▶ [Data listing]
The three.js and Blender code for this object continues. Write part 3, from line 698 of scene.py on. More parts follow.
...
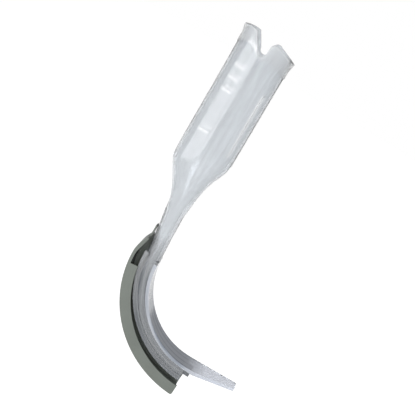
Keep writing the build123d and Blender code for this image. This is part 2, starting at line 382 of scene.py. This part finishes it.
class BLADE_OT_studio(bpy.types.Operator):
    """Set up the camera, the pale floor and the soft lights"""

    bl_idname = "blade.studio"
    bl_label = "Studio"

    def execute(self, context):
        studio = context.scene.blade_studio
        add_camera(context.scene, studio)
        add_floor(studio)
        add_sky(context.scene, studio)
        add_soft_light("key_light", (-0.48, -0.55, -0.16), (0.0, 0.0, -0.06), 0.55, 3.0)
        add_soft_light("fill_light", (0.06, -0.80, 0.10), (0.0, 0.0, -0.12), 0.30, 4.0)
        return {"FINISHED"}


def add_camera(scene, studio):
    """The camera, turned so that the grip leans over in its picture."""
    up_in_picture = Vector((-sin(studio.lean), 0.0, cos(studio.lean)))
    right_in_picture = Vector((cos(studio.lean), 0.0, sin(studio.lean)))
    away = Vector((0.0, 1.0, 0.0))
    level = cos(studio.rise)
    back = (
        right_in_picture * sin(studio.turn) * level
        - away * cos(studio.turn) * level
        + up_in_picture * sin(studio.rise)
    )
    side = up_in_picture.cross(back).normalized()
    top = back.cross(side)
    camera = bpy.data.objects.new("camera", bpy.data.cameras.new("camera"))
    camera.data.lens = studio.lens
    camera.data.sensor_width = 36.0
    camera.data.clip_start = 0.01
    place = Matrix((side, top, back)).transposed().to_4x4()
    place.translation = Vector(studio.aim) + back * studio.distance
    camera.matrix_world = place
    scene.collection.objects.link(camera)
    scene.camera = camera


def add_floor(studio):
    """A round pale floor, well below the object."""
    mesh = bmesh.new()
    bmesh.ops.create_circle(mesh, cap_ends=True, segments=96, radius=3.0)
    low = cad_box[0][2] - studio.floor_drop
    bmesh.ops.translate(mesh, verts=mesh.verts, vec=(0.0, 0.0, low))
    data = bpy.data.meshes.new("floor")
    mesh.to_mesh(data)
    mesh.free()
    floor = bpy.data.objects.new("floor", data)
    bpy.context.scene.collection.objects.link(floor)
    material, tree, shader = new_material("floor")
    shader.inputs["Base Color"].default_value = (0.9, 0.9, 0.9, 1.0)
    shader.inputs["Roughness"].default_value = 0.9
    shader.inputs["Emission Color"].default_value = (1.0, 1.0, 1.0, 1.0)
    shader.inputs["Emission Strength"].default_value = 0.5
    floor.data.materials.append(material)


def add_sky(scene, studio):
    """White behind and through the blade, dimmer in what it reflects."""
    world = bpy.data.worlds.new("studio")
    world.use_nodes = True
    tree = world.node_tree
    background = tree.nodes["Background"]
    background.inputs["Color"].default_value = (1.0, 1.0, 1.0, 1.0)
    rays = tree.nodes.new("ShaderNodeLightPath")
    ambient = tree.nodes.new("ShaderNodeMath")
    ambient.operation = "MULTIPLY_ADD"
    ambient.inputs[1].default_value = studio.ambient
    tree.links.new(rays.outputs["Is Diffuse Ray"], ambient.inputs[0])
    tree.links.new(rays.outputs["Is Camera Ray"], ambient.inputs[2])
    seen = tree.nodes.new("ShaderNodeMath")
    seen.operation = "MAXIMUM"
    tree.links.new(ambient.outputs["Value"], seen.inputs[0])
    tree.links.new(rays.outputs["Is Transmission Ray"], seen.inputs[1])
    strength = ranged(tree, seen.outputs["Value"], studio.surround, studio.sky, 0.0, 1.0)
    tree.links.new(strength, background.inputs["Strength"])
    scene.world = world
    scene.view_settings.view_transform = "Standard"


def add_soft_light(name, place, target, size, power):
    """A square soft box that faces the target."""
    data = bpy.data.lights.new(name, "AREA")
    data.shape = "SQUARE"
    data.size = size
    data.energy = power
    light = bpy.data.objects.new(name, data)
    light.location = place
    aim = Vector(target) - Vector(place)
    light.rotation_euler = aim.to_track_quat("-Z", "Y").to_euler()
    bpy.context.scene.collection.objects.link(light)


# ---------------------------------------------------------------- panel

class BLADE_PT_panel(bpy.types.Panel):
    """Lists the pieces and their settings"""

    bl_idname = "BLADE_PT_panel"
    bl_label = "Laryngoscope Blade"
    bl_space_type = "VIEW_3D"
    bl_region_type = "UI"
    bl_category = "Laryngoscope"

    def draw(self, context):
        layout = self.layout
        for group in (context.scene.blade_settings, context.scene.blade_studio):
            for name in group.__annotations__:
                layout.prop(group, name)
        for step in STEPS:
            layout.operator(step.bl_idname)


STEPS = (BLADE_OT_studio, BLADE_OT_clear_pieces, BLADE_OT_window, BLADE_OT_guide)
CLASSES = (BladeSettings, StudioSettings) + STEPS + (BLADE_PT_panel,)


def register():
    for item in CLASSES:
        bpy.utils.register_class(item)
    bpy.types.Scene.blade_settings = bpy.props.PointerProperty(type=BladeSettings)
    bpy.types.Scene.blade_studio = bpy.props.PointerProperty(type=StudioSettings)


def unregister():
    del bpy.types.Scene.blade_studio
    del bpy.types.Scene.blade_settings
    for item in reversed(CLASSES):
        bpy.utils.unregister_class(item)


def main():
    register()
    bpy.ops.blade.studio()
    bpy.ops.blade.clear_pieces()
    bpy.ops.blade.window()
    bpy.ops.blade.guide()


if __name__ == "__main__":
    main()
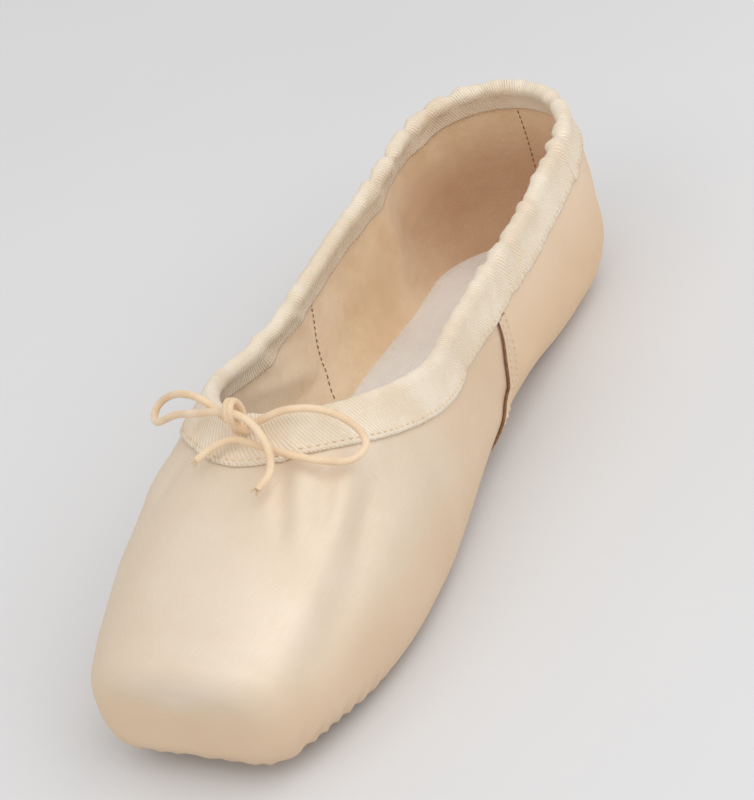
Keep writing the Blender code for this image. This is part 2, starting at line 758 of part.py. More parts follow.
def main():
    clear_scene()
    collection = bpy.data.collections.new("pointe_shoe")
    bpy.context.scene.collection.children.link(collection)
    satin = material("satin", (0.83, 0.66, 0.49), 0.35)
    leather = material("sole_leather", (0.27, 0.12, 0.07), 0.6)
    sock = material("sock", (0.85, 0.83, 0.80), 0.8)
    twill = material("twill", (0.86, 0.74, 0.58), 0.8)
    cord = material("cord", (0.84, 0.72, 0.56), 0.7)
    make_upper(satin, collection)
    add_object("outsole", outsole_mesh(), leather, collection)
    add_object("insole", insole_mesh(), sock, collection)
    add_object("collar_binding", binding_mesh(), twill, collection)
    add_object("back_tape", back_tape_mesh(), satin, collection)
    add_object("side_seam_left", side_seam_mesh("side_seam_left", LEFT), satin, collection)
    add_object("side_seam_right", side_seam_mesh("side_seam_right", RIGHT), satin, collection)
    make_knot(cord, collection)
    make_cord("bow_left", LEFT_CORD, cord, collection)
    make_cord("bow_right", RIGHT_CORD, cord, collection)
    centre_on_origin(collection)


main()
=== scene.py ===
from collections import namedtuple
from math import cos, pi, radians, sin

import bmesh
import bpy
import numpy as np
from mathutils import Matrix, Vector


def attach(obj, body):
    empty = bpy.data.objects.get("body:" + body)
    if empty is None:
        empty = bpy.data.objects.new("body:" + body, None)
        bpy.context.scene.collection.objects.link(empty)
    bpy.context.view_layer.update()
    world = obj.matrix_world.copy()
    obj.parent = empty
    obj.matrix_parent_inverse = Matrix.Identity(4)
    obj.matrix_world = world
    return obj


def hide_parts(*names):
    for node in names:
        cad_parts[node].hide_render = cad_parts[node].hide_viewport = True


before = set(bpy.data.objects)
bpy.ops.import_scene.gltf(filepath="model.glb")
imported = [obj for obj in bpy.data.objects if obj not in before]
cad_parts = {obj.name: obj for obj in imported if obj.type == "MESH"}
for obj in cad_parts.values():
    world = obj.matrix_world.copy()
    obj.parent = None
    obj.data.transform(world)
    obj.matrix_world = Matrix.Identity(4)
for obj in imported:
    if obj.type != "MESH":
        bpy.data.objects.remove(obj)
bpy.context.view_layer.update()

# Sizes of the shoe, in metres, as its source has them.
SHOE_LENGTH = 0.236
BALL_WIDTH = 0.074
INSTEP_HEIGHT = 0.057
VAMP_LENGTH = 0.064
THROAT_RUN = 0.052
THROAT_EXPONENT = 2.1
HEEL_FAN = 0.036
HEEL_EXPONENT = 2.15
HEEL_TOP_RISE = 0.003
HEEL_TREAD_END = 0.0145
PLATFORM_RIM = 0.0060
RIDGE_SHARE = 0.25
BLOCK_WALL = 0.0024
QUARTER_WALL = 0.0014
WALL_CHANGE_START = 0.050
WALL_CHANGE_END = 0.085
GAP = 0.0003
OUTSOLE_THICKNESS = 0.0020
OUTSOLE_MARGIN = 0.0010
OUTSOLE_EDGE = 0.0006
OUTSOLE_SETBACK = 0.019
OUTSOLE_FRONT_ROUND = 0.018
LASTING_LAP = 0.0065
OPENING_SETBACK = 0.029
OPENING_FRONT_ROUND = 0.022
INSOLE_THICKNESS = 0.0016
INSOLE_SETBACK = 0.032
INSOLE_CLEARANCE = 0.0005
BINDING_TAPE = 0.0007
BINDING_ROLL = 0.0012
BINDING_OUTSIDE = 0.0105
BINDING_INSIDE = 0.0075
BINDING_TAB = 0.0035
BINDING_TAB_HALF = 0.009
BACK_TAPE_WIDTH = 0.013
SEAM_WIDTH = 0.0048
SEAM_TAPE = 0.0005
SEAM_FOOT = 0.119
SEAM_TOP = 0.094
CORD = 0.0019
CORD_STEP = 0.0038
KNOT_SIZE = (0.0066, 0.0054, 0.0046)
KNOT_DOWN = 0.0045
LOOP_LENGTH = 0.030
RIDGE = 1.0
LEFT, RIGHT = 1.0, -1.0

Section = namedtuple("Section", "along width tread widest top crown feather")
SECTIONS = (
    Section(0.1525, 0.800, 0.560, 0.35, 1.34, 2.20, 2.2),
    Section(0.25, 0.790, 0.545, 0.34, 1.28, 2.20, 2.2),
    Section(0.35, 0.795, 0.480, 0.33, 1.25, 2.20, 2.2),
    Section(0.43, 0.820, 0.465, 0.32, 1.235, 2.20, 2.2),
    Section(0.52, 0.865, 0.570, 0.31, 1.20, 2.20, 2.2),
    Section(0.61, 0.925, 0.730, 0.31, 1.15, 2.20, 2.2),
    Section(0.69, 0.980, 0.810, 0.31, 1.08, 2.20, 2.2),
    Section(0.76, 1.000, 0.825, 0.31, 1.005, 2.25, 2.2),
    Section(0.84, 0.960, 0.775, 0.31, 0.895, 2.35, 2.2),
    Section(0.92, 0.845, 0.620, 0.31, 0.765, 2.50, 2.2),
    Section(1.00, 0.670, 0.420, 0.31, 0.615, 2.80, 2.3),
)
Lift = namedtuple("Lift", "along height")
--
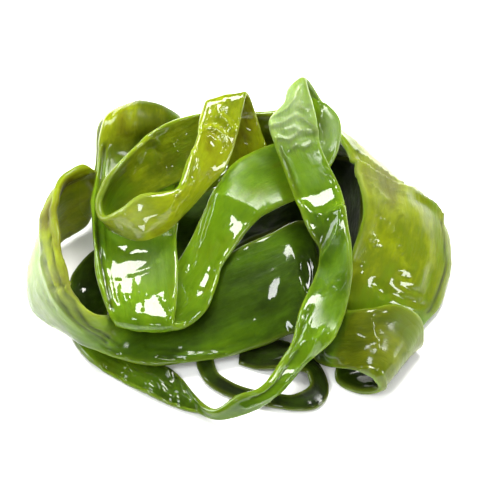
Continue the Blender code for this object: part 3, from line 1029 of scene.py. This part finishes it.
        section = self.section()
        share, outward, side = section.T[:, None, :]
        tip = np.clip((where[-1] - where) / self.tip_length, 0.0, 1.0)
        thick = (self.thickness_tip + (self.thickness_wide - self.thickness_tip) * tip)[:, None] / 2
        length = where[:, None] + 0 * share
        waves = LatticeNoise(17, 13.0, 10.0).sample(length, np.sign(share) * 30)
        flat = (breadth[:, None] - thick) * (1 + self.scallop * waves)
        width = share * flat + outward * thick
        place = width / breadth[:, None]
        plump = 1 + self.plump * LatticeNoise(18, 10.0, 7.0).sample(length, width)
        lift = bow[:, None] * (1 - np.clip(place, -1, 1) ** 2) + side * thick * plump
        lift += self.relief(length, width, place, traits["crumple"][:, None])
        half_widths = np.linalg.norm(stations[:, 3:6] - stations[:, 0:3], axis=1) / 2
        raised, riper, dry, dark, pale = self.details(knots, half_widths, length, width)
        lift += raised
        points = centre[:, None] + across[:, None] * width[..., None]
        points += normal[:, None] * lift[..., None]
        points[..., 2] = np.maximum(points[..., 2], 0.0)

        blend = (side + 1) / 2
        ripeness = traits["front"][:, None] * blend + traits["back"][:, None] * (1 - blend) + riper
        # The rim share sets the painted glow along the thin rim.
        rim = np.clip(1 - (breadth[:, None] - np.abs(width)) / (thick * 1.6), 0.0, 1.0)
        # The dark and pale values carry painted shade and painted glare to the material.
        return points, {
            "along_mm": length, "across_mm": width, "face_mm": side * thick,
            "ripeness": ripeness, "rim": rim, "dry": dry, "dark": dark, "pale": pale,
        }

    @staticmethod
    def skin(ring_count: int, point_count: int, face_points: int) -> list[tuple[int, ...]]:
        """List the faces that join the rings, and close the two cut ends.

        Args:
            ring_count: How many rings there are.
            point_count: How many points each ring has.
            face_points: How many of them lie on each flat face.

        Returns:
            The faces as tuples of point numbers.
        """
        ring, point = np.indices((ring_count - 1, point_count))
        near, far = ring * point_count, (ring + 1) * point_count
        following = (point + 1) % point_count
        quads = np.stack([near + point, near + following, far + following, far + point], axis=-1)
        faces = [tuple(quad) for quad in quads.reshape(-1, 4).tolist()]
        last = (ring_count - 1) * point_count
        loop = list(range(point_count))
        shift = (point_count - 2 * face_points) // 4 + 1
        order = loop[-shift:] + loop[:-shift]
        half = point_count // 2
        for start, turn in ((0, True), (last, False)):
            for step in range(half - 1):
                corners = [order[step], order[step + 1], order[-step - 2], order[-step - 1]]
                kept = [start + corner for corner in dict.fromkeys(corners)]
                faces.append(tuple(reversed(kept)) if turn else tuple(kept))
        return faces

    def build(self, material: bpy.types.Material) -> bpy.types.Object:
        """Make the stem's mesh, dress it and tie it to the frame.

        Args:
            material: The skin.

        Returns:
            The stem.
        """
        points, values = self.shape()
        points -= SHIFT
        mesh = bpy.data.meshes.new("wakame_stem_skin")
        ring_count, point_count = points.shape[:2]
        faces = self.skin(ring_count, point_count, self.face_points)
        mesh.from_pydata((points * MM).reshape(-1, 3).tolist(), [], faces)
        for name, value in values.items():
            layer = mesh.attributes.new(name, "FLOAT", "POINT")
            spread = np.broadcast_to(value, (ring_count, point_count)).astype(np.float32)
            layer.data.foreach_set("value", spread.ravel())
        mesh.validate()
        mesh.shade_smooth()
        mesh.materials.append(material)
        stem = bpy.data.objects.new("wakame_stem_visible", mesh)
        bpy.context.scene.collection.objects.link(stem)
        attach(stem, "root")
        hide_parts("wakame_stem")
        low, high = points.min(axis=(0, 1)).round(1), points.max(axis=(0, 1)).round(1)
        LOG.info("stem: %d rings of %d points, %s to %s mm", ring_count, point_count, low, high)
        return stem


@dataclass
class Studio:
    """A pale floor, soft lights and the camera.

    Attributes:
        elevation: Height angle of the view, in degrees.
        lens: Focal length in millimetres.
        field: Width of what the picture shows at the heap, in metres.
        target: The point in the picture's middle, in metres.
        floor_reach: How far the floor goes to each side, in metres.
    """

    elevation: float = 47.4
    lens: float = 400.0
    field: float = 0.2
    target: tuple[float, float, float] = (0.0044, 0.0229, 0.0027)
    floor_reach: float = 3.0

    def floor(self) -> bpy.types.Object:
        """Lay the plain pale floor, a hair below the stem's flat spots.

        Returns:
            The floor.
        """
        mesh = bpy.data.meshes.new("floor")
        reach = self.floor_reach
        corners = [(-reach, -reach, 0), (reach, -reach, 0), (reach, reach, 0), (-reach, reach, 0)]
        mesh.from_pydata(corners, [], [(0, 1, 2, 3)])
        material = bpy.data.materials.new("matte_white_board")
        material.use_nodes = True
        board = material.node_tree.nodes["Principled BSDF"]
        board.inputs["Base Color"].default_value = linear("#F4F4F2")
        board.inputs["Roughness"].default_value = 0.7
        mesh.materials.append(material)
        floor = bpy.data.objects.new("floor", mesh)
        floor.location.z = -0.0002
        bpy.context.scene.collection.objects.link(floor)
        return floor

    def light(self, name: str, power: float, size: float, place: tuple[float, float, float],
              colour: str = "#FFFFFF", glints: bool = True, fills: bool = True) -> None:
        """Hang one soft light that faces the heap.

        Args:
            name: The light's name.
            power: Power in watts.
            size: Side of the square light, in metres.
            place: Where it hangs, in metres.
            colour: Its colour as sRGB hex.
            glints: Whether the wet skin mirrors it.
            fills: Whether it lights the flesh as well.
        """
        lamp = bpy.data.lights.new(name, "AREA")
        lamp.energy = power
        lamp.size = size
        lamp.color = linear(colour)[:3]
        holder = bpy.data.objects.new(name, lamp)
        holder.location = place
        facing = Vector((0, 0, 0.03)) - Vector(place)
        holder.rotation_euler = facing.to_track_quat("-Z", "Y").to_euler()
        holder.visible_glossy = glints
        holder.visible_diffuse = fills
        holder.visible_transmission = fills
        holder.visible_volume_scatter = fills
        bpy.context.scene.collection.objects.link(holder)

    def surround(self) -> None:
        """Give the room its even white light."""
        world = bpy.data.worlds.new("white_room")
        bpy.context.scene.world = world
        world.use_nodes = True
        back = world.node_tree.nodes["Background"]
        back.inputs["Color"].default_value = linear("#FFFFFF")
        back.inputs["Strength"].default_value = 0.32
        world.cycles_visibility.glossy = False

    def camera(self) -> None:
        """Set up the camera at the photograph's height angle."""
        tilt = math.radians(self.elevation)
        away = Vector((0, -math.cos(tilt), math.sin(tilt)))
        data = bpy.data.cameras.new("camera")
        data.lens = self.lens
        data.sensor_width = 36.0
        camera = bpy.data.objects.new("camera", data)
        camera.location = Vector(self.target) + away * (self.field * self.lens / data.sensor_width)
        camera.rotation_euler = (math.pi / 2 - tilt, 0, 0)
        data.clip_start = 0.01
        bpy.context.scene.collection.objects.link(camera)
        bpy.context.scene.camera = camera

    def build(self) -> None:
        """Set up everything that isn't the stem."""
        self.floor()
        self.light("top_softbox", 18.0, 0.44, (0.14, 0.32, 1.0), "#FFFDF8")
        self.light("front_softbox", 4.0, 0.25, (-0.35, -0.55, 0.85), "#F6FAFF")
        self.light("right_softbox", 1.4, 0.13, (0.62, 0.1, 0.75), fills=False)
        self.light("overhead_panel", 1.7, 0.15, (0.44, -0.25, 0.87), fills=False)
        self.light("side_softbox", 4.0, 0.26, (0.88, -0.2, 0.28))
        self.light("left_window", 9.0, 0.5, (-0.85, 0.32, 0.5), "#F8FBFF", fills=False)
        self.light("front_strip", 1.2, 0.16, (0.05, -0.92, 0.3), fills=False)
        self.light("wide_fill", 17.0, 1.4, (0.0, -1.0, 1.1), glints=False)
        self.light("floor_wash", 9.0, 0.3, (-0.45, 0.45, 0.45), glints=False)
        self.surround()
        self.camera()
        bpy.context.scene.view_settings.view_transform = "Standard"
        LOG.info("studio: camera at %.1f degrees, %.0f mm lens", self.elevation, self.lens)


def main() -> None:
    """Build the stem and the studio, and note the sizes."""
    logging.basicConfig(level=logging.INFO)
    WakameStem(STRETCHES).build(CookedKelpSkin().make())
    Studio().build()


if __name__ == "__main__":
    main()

▶ [Your task] Extract the span of lines that starts with the line containing "make_upper(satin, collection)" and ends with the line containing "for node in". Keep it exact and add nothing.

▶ [Response below]
    make_upper(satin, collection)
    add_object("outsole", outsole_mesh(), leather, collection)
    add_object("insole", insole_mesh(), sock, collection)
    add_object("collar_binding", binding_mesh(), twill, collection)
    add_object("back_tape", back_tape_mesh(), satin, collection)
    add_object("side_seam_left", side_seam_mesh("side_seam_left", LEFT), satin, collection)
    add_object("side_seam_right", side_seam_mesh("side_seam_right", RIGHT), satin, collection)
    make_knot(cord, collection)
    make_cord("bow_left", LEFT_CORD, cord, collection)
    make_cord("bow_right", RIGHT_CORD, cord, collection)
    centre_on_origin(collection)


main()
=== scene.py ===
from collections import namedtuple
from math import cos, pi, radians, sin

import bmesh
import bpy
import numpy as np
from mathutils import Matrix, Vector


def attach(obj, body):
    empty = bpy.data.objects.get("body:" + body)
    if empty is None:
        empty = bpy.data.objects.new("body:" + body, None)
        bpy.context.scene.collection.objects.link(empty)
    bpy.context.view_layer.update()
    world = obj.matrix_world.copy()
    obj.parent = empty
    obj.matrix_parent_inverse = Matrix.Identity(4)
    obj.matrix_world = world
    return obj


def hide_parts(*names):
    for node in names:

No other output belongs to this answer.